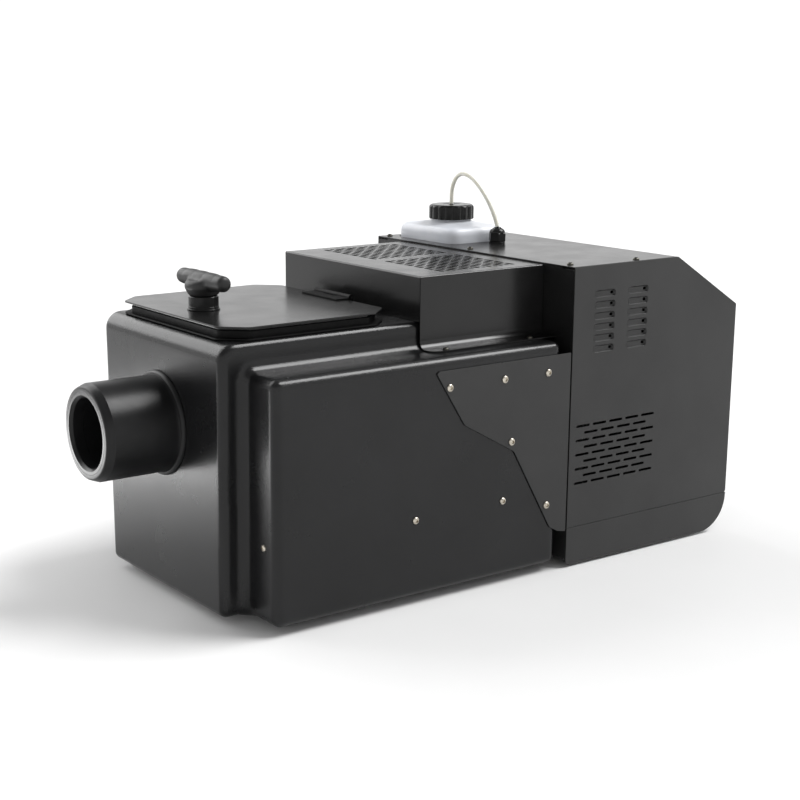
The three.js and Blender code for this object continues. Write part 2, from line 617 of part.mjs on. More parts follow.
/** The bottle stands in an open tray on four posts. */
function buildTray(group) {
  const { left, right, front, back, bottom } = BOTTLE;
  const room = 1;
  const low = bottom - GAP - SHEET;
  const box = (grow, heights) => block([left - grow, right + grow], [front - grow, back + grow], heights);
  const outside = box(room + SHEET, [low, 220]);
  const inside = box(room, [bottom - GAP, 230]);
  const stands = [HOUSING.floor + SHEET + GAP, low + 0.5];
  const post = (x, y) => block([x - 5, x + 5], [y - 5, y + 5], stands);
  const posts = [left + 4, right - 4].flatMap((x) => [post(x, front + 4), post(x, back - 4)]);
  add(group, 'bottle_tray', cut(join(outside, ...posts), inside), steel);
}

// ---- Heater, pump and electronics ------------------------------------------------------------------------

function buildFogSystem() {
  const group = assembly();
  const { x, front, back, halfWidth, bottom, top, jacketGap } = HEATER;
  const left = x - halfWidth;
  const right = x + halfWidth;
  const castBlock = pushed(rectangle(left, right, bottom, top, 12), 'y', [front, back]);
  const channel = rod('y', 5, [front - 5, front + 60], [x, FOG_PIPE.z]);
  add(group, 'heater_block', cut(castBlock, channel), aluminium);
  const shell = (grow, ends) => pushed(
    rectangle(left - grow, right + grow, bottom - grow, top + grow, 6), 'y', [front - ends, back + ends], 2);
  const floor = HOUSING.floor + SHEET + GAP;
  const leg = (u, y) => block([u, u + 10], [y, y + 20], [floor, bottom - jacketGap]);
  const legs = [left, right - 10].flatMap((u) => [leg(u, front), leg(u, back - 20)]);
  const saddles = [front + 10, back - 20].map((y) =>
    block([left + 10, right - 10], [y, y + 10], [bottom - jacketGap - 1, bottom - GAP]));
  const open = shell(jacketGap, 6);
  add(group, 'heater_jacket', join(cut(join(shell(jacketGap + SHEET, 5), ...legs), open), ...saddles), steel);
  add(group, 'thermal_switch', rod('z', 8, [top + GAP, top + 7], [x, (front + back) / 2], 16), brass);
  const pipe = rod('y', FOG_PIPE.radius - 0.2, [FOG_PIPE.front, front - GAP], [x, FOG_PIPE.z], 20);
  add(group, 'fog_pipe', cut(pipe, rod('y', 6, [400, 520], [x, FOG_PIPE.z], 16)), brass);

  const axis = [PUMP.x, PUMP.z];
  const motor = rod('y', PUMP.radius, [590, 640], axis, 24);
  const piston = rod('y', 9, [575, 670], axis, 16);
  const stand = block([PUMP.x - 20, PUMP.x + 20], [600, 630], [floor, PUMP.z]);
  add(group, 'pump', join(motor, piston, stand), gloss);
  const feed = [
    [GLAND.x, GLAND.y, 366], [GLAND.x, GLAND.y, 345], [-46.5, 527, 300], [-46.5, 520, 200], [-46.5, 505, 100],
    [-40, 490, 50], [0, 482, 36], [70, 484, 34], [120, 510, 36], [138, 540, 40],
    [PUMP.x, 560, PUMP.z], [PUMP.x, 574.7, PUMP.z],
  ];
  add(group, 'feed_tube', hose(feed, 2, 48), tubing);

  buildControlBoard(group, floor);
  add(group, 'power_supply', block([-152, -73], [482, 520], [floor, 55]), aluminium);
}

/** The control card on four standoffs, with its relay and two transformer blocks. */
function buildControlBoard(group, floor) {
  const { left, right, front, back, height } = CARD;
  const deck = floor + height;
  const corners = [left + 8, right - 8].flatMap((x) => [[x, front + 8], [x, back - 8]]);
  const standoffs = corners.map((corner) => rod('z', 3, [floor, deck + 0.5], corner, 8));
  const card = block([left, right], [front, back], [deck, deck + 1.6]);
  const component = ({ x, y, wide, deep, tall }) =>
    block([left + x, left + x + wide], [front + y, front + y + deep], [deck + 1, deck + tall]);
  const components = [
    { x: 18, y: 20, wide: 30, deep: 40, tall: 20 },
    { x: 58, y: 20, wide: 30, deep: 20, tall: 16 },
    { x: 24, y: 72, wide: 36, deep: 24, tall: 26 },
  ];
  add(group, 'control_board', join(card, ...standoffs, ...components.map(component)), board);
}

// ---- Rear sockets, switch and control panel --------------------------------------------------------------

const REAR = { inletX: -120, fuseX: -72, switchX: -38, dmx: { in: 50, out: 105 } };

function rearCutouts() {
  const through = [700, 740];
  const hole = (x, halfX, halfZ) =>
    block([x - halfX, x + halfX], through, [SOCKET_Z - halfZ, SOCKET_Z + halfZ]);
  const round = (x, radius) => rod('y', radius, through, [x, SOCKET_Z]);
  return [
    hole(REAR.inletX, 14, 10.5), round(REAR.fuseX, 7), hole(REAR.switchX, 10, 14),
    round(REAR.dmx.in, 12), round(REAR.dmx.out, 12),
  ];
}

/** The mains inlet, the fuse, the switch and the sockets, each drawn about its own centre on the back. */
function buildRearPieces() {
  const group = assembly(0, HOUSING.back, SOCKET_Z);
  const pins = [-7, 0, 7].map((x, i) => block([x - 1, x + 1], [-15, -1], [i % 2 ? 1 : -3, i % 2 ? 5 : 1]));
  const flange = pushed(rectangle(-22, 22, -14, 14, 3), 'y', [GAP, 3], 2);
  const can = block([-13.5, 13.5], [-16, 1], [-10, 10]);
  const mouth = outline([[-11, -7], [11, -7], [11, 3], [6, 7.5], [-6, 7.5], [-11, 3]]);
  const well = pushed(mouth, 'y', [-14.5, 10]);
  add(group, 'mains_inlet', join(cut(join(flange, can), well), ...pins), moulded).position.x = REAR.inletX;
  const fuse = join(rod('y', 6.5, [-24, 1], [0, 0]), rod('y', 8.5, [GAP, BACK_PROUD], [0, 0]));
  const coinSlot = block([-6, 6], [2.5, 6], [-0.8, 0.8]);
  add(group, 'fuse_holder', cut(fuse, coinSlot), moulded).position.x = REAR.fuseX;

  const switchWindow = block([-7.2, 7.2], [-9, 6], [-11.2, 11.2]);
  const bezel = pushed(rectangle(-12, 12, -16, 16, 2), 'y', [GAP, 2.4], 2);
  const frame = join(bezel, block([-9.5, 9.5], [-14, 1], [-13.5, 13.5]));
  add(group, 'switch_frame', cut(frame, switchWindow), moulded).position.x = REAR.switchX;
  const key = outline([[-6, -6.5], [1.2, -9.6], [2.2, -9.6], [1.6, 0], [3.6, 9.4], [2.4, 9.6], [-6, 6.5]]);
  add(group, 'power_rocker', pushed(key, 'x', [-6.8, 6.8]), gloss).position.x = REAR.switchX;

  for (const [name, x] of Object.entries(REAR.dmx)) {
    const flangePlate = pushed(rectangle(-13, 13, -15.5, 15.5, 2), 'y', [GAP, 3], 2);
    const body = join(flangePlate, rod('y', 11.7, [-18, BACK_PROUD], [0, 0]));
    const socket = rod('y', 9.6, [-13, 10], [0, 0]);
    const contacts = (radius, span) => [90, 210, 330].map((angle) => {
      const turn = THREE.MathUtils.degToRad(angle);
      return rod('y', radius, span, [5.2 * Math.cos(turn), 5.2 * Math.sin(turn)], 8);
    });
    const pinned = () => join(cut(body, socket), ...contacts(1.2, [-13.5, -2]));
    const holed = () => cut(body, ...contacts(1.6, [-10, 10]));
    add(group, `dmx_${name}`, name === 'in' ? pinned() : holed(), moulded).position.x = x;
  }
}

/** A display and four keys on the sloping face, built flat and then tilted onto it. */
function buildControlPanel() {
  const y = (HOUSING.slopeY + HOUSING.back) / 2;
  const z = HOUSING.top - (y - HOUSING.slopeY) * Math.tan(slopeAngle);
  const group = assembly(0, y, z);
  group.rotation.x = -slopeAngle;
  const { buttonPitch, buttonRadius, buttonTravel } = CONTROL;
  const keyRow = 13;
  const windowOutline = rectangle(-33, 33, -19, 2);
  const keyHoles = grid(4, buttonPitch, (x) => rod('z', buttonRadius + GAP, [-5, 10], [x, keyRow], 12));
  const plate = pushed(rectangle(-45, 45, -24, 24, 4), 'z', [GAP, 3.3]);
  add(group, 'display_bezel', cut(plate, pushed(windowOutline, 'z', [1.8, 10]), ...keyHoles), moulded);
  add(group, 'display_window', pushed(rectangle(-32.6, 32.6, -18.6, 1.6), 'z', [2.1, 3.1]), screen);
  const base = buttonTravel + 0.6;
  const profile = [[0, base], [buttonRadius, base], [buttonRadius, 4.2], [3.4, 4.8], [0, 4.8]];
  grid(4, buttonPitch, (x) => x).forEach((x, index) => {
    add(group, `menu_button_${index + 1}`, turned(profile, 12), rubber).position.set(x, keyRow, 0);
  });
}

buildTank();
buildLid();
buildHood();
buildSidePlates();
buildHousing();
buildFluid();
buildFogSystem();
buildRearPieces();
buildControlPanel();

export default machine;
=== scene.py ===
import math

import bmesh
import bpy
import numpy as np
from mathutils import Matrix, Vector
from mathutils.geometry import tessellate_polygon


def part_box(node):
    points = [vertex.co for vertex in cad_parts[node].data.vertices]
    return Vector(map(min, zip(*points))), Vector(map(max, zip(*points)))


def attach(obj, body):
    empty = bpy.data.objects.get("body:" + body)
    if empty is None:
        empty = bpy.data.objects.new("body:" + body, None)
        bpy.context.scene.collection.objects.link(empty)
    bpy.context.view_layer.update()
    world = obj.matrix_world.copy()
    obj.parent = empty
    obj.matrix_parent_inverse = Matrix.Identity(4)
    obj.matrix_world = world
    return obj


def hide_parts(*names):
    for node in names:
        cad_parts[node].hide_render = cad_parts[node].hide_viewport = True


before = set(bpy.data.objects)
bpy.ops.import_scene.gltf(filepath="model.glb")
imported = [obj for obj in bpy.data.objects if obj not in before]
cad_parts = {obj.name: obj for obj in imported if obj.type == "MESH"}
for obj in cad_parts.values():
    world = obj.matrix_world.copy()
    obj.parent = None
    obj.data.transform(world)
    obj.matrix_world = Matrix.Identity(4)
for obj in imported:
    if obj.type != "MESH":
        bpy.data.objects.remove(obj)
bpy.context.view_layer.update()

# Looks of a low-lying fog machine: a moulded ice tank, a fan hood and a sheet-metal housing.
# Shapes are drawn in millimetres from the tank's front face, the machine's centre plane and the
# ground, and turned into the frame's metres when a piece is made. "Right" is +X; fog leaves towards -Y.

MM = 0.001
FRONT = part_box("ice_tank")[0].y
TO_FRAME = Matrix.Translation((0, FRONT, 0)) @ Matrix.Scale(MM, 4)
SIDES = {"right": 1, "left": -1}


def span(node):
    """A CAD node's ((x0, x1), (y0, y1), (z0, z1)) in millimetres."""
    low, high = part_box(node)
    shift = Vector((0, FRONT, 0))
    return list(zip((low - shift) / MM, (high - shift) / MM))


def in_frame(x, y, z):
    return TO_FRAME @ Vector((x, y, z))


# ---- Sizes in millimetres, from the frame where it has them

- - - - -

▶ What to produce:
The required output is the exact run of lines from the beginning of the listing above to the line that contains "---- Heater, pump", inclusive of both.

▶ Task response:
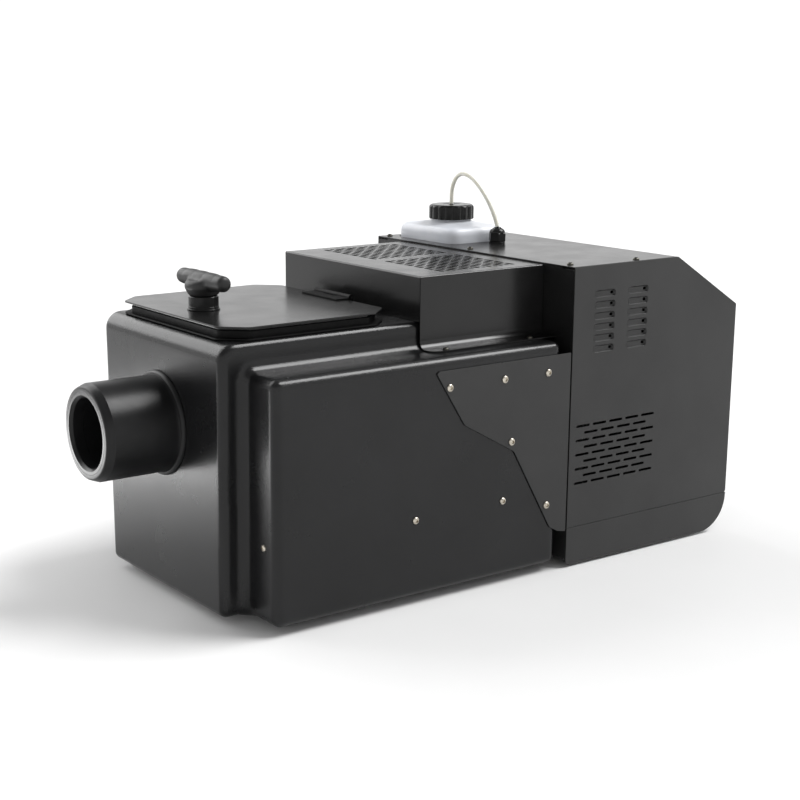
The three.js and Blender code for this object continues. Write part 2, from line 617 of part.mjs on. More parts follow.
/** The bottle stands in an open tray on four posts. */
function buildTray(group) {
  const { left, right, front, back, bottom } = BOTTLE;
  const room = 1;
  const low = bottom - GAP - SHEET;
  const box = (grow, heights) => block([left - grow, right + grow], [front - grow, back + grow], heights);
  const outside = box(room + SHEET, [low, 220]);
  const inside = box(room, [bottom - GAP, 230]);
  const stands = [HOUSING.floor + SHEET + GAP, low + 0.5];
  const post = (x, y) => block([x - 5, x + 5], [y - 5, y + 5], stands);
  const posts = [left + 4, right - 4].flatMap((x) => [post(x, front + 4), post(x, back - 4)]);
  add(group, 'bottle_tray', cut(join(outside, ...posts), inside), steel);
}

// ---- Heater, pump and electronics ------------------------------------------------------------------------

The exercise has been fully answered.